In a related argument, the guardian notes that because Counts paid the insurance premiums with his own funds, it would be unfair to give Stone the benefit of that coverage by extending immunity to it. This assertion ignores the broad sweep of the act’s societal interests in: (1) charging the costs of an industrial accident to the industry involved through workers’ compensation coverage, and (2) assuring that others involved in that industry are immune from further common-law liability arising from those industrial accidents which are covered by the act. See Feitig, 185 Va. at 103-104, 38 S.E.2d at 76-77. We think that, in binding partners to the provisions of Code § 65.1-40 by way of Code § 65.1-4.2, the General Assembly considered that any insurance premiums paid by a partnership for individual coverage of its partners would ultimately be reflected in the cost of doing the various jobs on which the partners might be injured. Considered in that light, Stone, and all other statutory employers similarly situated, do ultimately bear the burden of compensation benefits paid to partners such as Counts who have been injured on the job.

Next, the guardian contends that Code § 65.1-4.2 creates an internal inconsistency in the act by impliedly authorizing Counts as an “employer” to take money from Counts as an “employee” to pay workers’ compensation insurance premiums in violation of Code § 65.1-107. This section provides in pertinent part that “[i]t shall not be lawful for any employer to deduct from the wages of any of his employees any part of the cost of insurance . . . or to require or permit any of his employees to contribute in any manner toward such cost of insurance.” Code § 65.1-107. We find no such inconsistency. When the owners of a business pay their workers’ compensation insurance premiums from business assets, as Counts did in this case, the payment is a business expense they incur as owners rather than a deduction from an employee’s wages. Therefore, such payments are not a violation of Code § 65.1-107.

Finally, the guardian insists that our decision in Intermodal Services, Inc. v. Smith, 234 Va. 596, 364 S.E.2d 221 (1988), is controlling in this case.
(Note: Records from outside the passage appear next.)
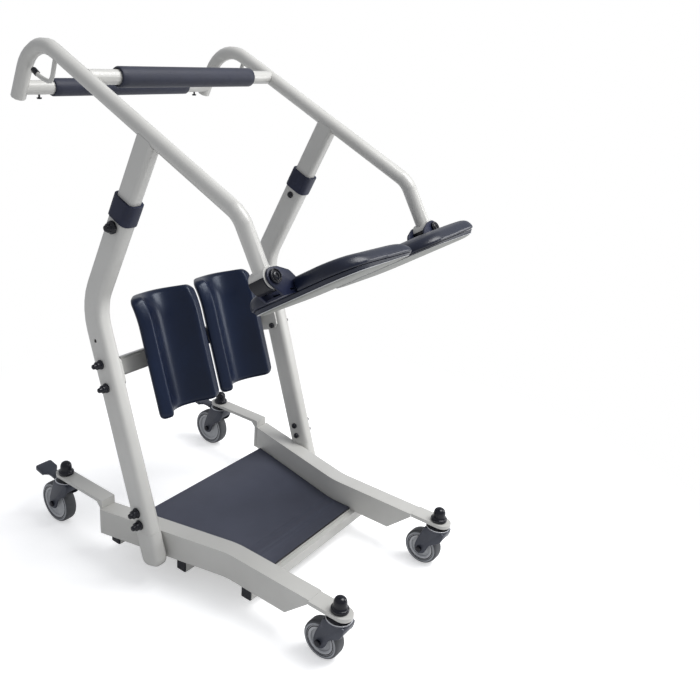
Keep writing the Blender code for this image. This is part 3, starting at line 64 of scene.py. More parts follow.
def newMaterial(name):
    material = bpy.data.materials.new(name)
    material.use_nodes = True
    nodes = material.node_tree.nodes
    return material, nodes, nodes["Principled BSDF"]


def wire(*ends):
    for source, output, target, socket in ends:
        target.id_data.links.new(source.outputs[output], target.inputs[socket])


def setInputs(node, values):
    for label, value in values.items():
        node.inputs[label].default_value = value


def addNode(nodes, kind, operation=None, **values):
    node = nodes.new("ShaderNode" + kind)
    if operation:
        node.operation = operation
    setInputs(node, {label.replace("_", " "): value for label, value in values.items()})
    return node


def scaledBy(nodes, factor):
    node = addNode(nodes, "Math", "MULTIPLY")
    setInputs(node, {1: factor})
    return node


def mixColours(nodes, share, first, second, blend="MIX"):
    # each source is a node and its output, or a plain colour
    mix = addNode(nodes, "Mix")
    mix.data_type = "RGBA"
    mix.blend_type = blend
    for source, socket in ((share, 0), (first, 6), (second, 7)):
        if isinstance(source[0], float):
            setInputs(mix, {socket: (*source, 1)})
        else:
            wire((*source, mix, socket))
    return mix, 2


# Camera and light

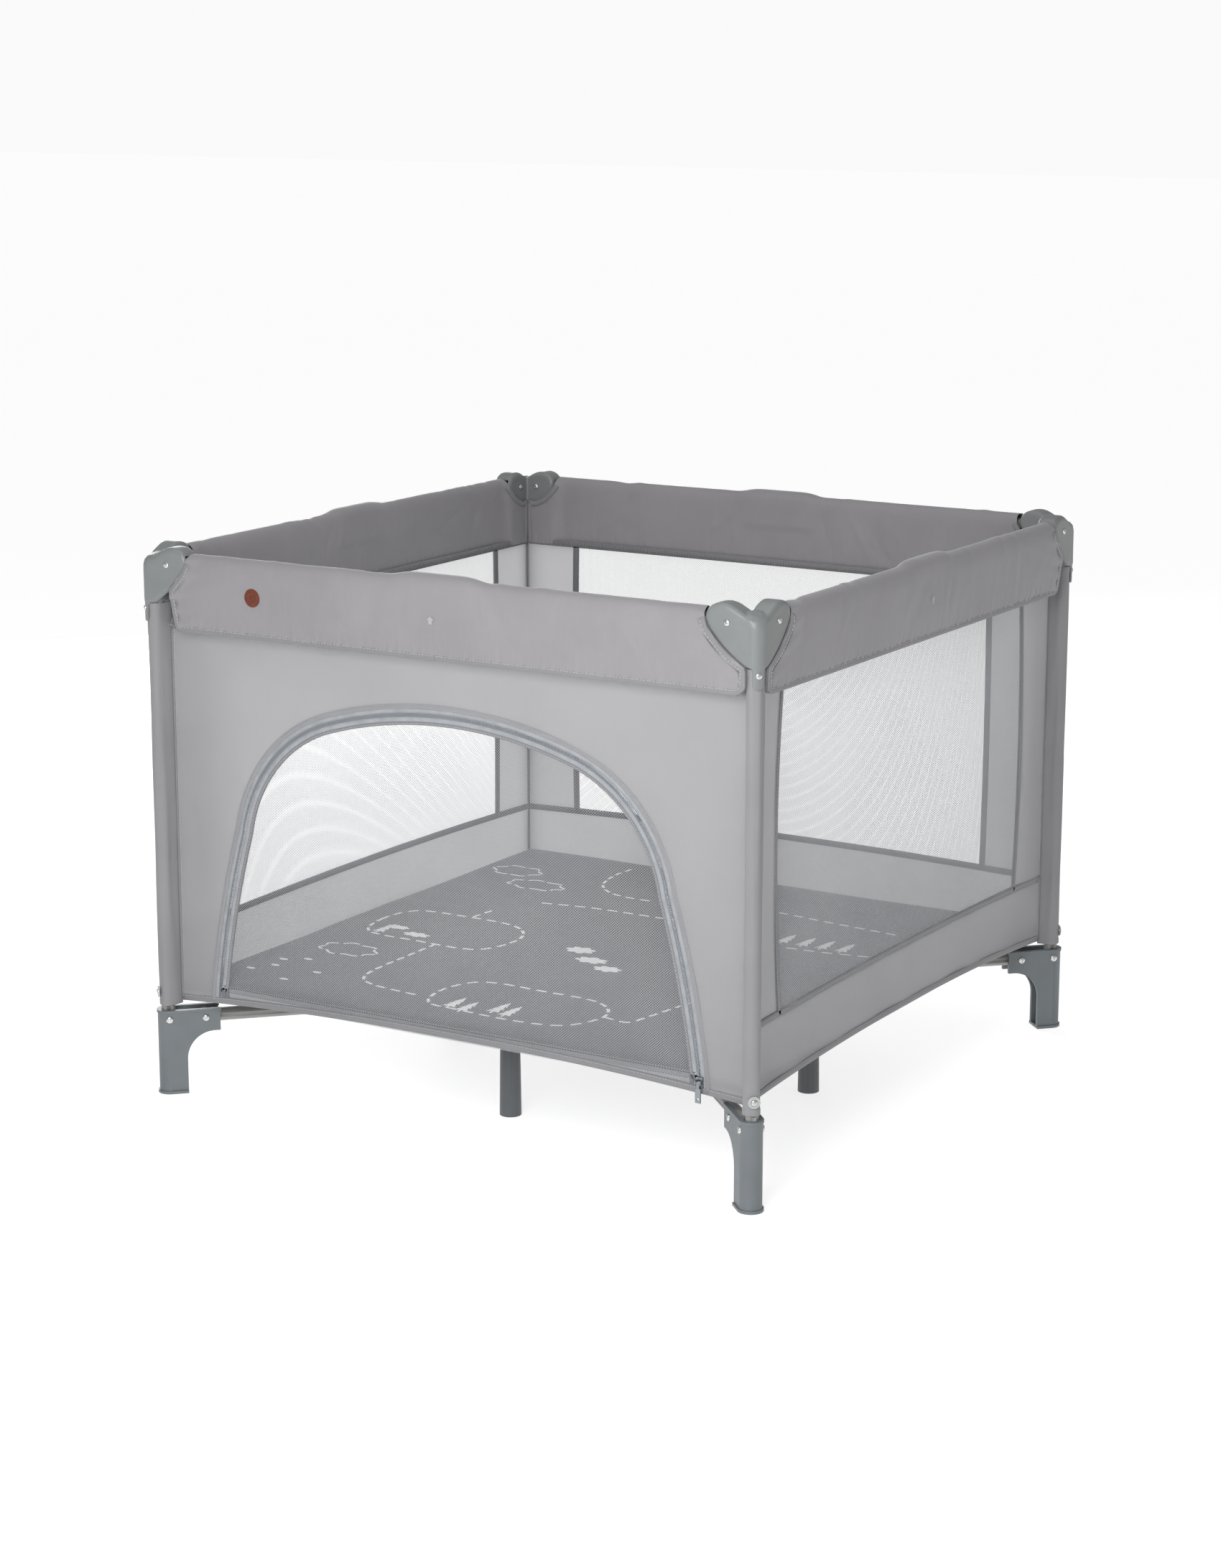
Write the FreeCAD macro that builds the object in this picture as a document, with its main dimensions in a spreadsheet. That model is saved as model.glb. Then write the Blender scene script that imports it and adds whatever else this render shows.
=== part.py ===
import FreeCAD, Part
import math
import os

import Sketcher
from FreeCAD import Placement, Rotation, Vector

# A square folding playpen: four padded posts on channel feet, a folding top rail on each side under a
# fabric cover, diagonal floor arms on a central hub, four hinged support legs, fabric walls with a zipped
# door in the front one, and a floor mat. +Z is up, the front faces -Y, and the origin is on the floor at
# the centre. Millimetres.
#
# Arms and half rails fold through the same angle: per axis an arm covers the same length as a half rail,
# because hub_pivot + foot_pivot, divided by the root of two, equals rail_pivot + the lock pin's offset.
DIMENSIONS = {
    "post_pitch": 920,           # between neighbouring post axes
    "post_radius": 9.5,
    "post_top": 740,
    "tube_wall": 1,
    "foot_height": 120,
    "foot_width": 30,            # across the channel
    "foot_wing": 70,             # reach of the channel's upper wing from the post axis
    "foot_wing_low": 88,
    "foot_leg": 23.5,            # reach of the channel's lower leg from the post axis
    "foot_arch_radius": 38.5,
    "foot_flange": 2,
    "foot_base": 4,
    "foot_lip": 1.2,
    "casting_width": 30,
    "casting_bottom": 692,
    "casting_valley": 758,
    "lobe_reach": 38,            # lobe centre from the post axis
    "lobe_radius": 26,
    "lobe_height": 746,
    "shell_wall": 3.5,
    "tongue_bottom": 665,
    "channel_room": 9.8,         # half the clear width inside a channel that holds a post or an arm
    "rail_room": 10.5,           # half the clear width for a rail inside a casting
    "rail_radius": 9,
    "rail_height": 745,
    "rail_pivot": 32,            # rail's hinge screw from the post axis
    "arm_radius": 9.5,
    "arm_height": 107,
    "foot_pivot": 50,            # arm's hinge screw from the post axis, along the diagonal
    "hub_pivot": 49,             # arm's hinge pin from the hub's axis
    "hub_radius": 62,
    "hub_bottom": 92,
    "hub_top": 142,
    "hub_roof": 117.6,
    "support_radius": 8,
    "support_reach": 300,        # support leg from the hub's axis
    "leg_foot_radius": 15,
    "leg_top_radius": 13.5,
    "leg_top": 118,
    "pin_radius": 3,
    "small_pin_radius": 2.5,
    "running_gap": 0.05,
    "head_radius": 6,
    "head_height": 2,
    "screw_hole": 3.1,
    "tongue_screw": 683,
    "sleeve_screw": 145,
    "washer_radius": 8,
    "lock_half": 52,
    "lock_width": 25,
    "lock_bottom": 722,
    "lock_top": 757,
    "lock_floor": 735,
    "lock_block": 26,            # half the solid block between the two rail ends
    "button_half": 11,
    "button_depth": 7.5,
    "button_bottom": 716,
    "button_top": 731,
    "wall_plane": 446,
    "wall_half": 440,
    "wall_bottom": 131,
    "wall_top": 652,
    "cloth": 1.5,
    "cover_width": 32,
    "cover_cloth": 1.2,
    "cover_top": 761,
    "cover_bottom": 656,
    "door_foot": 160,
    "door_foot_half": 377.5,
    "door_shoulder_half": 330,
    "door_shoulder": 385,
    "door_crown_half": 200,
    "door_crown": 545,
    "door_side_radius": 1383,
    "door_shoulder_radius": 206.4,
    "door_crown_radius": 622,
    "door_gap": 1,
    "mat_half": 438,
    "mat_bottom": 148,
    "mat_top": 164,
    "sheet_bottom": 145.5,
    "zip_x": 380,
    "zip_foot": 144,
}
CORNERS = ("back_right", "back_left", "front_left", "front_right")
SIDES = ("back", "left", "front", "right")
UP = Vector(0, 0, 1)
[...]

Intermodal involved a similar factual situation, except that nothing in the Intermodal record suggests that the injured party satisfied the election and notification requirements of Code § 65.1-4.2. Here, Counts explicitly elected to be covered by the act pursuant to Code § 65.1-4.2 and so notified the insurance carrier, as that code section requires. Therefore, Intermodal is not applicable.

Given the clarity of expression with which the legislature has conferred the benefits of the act upon persons in Counts’s position and, likewise, the certainty with which it has imposed its burdens upon such persons, we apply the statute as written. Accordingly, the judgment will be

Affirmed. 
      
       We need not decide whether the trial court erred in permitting the defendants to file late pleadings pursuant to Rule 1:9, as the plaintiff contends. Whether the plaintiff has a common-law remedy is a question of subject-matter jurisdiction, Nolde Bros. v. Chalkley, 184 Va. 553, 560, 35 S.E.2d 827, 830 (1945), which may be raised at any time, even after a default judgment has been entered. See Landcraft Co. v. Kincaid, 220 Va. 865, 870, 263 S.E.2d 419, 422 (1980).
     
      
       In fact, the Intermodal defendant never contended that Code § 65.1-4.2 barred the plaintiffs claim.